Pentingnya Peran Keluarga
Dari kisah Sandi Alfian yang merokok sejak masih sekolah, kita dapat memetik pelajaran bahwa pengawasan orang tua pada anak mutlak diperlukan. Guru sebagai penanggung jawab perilaku siswa di sekolah tak bisa 100% mengawasi aktivitas. Sedangkan orang tua punya kuasa penuh saat anak-anak pulang dari sekolah. Untuk itu peran keluarga sebagai lingkungan pertama yang bersentuhan langsung dengan anak sangat dibutuhkan.
Sandi adalah contoh kecil di antara banyak kisah serupa lain yang terkait buruknya dampak rokok. Pemerintah yang punya visi Indonesia Maju 2045 harus serius memecahkan peermasalahan ini di samping mengupayakan pencegahan sebagaimana kebijakan yang sudah diambil. Pasalnya, kita butuh banyak SDM mumpuni di masa depan untuk menunjang cita-cita menjadi negara maju.
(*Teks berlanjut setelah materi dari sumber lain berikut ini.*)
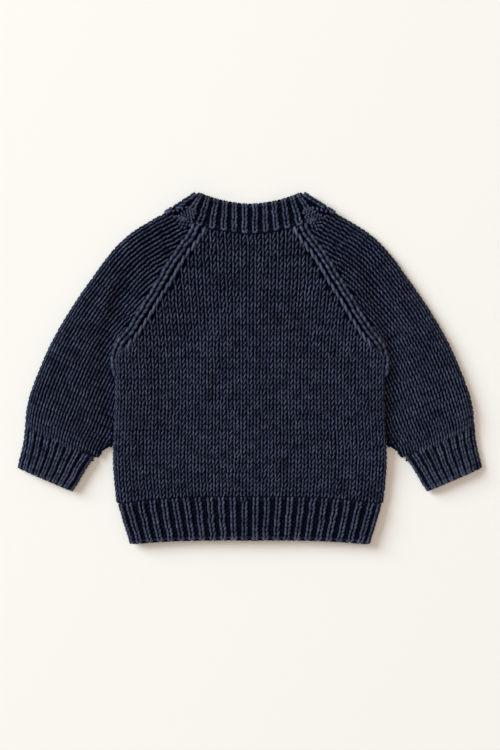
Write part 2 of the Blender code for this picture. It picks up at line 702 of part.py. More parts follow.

Pendekatan keluarga untuk mencegah adanya kenakalan remaja terutama merokok di usia muda sangatlah penting. Faktor lingkungan juga turut mempengaruhi bagaimana karakter dan perilaku anak kelak. Seorang anak yang sering bergaul dengan teman-teman kalangan dewasa perokok, kemungkinan besar akan tumbuh menjadi perokok. Berawal dari coba-coba atau ingin terlihat keren, lingkungan memaksa sang anak untuk ikut merasakan pahitnya lintingan tembakau.
Oleh karena itu, para orang tua perlu menyekolahkan anak dengan lingkungan sekolah yang baik. Biasanya para orang tua lebih suka menitipkan anaknya di sekolah yang berbasis agama seperti pondok pesantren. Selain kebutuhan akademisnya tercukupi, pendidikan agama juga menjadi bonus tersendiri. Meski tidak ada jaminan bagi anak yang sekolah di pesantren modern jauh dari kenakalan remaja. Lagi-lagi peran lingkungan dan lingkaran temannnya turut membentuk perilaku.
Agar terhindar sebagaimana kasus Sandi Arifin yang menjadi perokok saat usia muda, pendekatan orang tua perlu dilakukan untuk semua aspek. Sesibuk apapun orang tua dalam pekerjaannya, sudah semestinya mereka memperhatikan tumbuh kembang anak. Apakah perilakunya sudah sesuai dengan harapan selama ini atau tidak. Rokok bisa menjadi jalan masuk bagi remaja dan anak-anak muda untuk mengenal dunia yang lebih keras seperti narkotika dan lain sebagainya.
Darurat perokok anak ini bisa menular pada siapa saja. Ada banyak dampak yang tidak kita tahu saat anak mulai bersentuhan dengan perokok. Lebih baik sebagagai orang tua kita menghindarkan anak-anak dari asap rokok sebelum terlambat.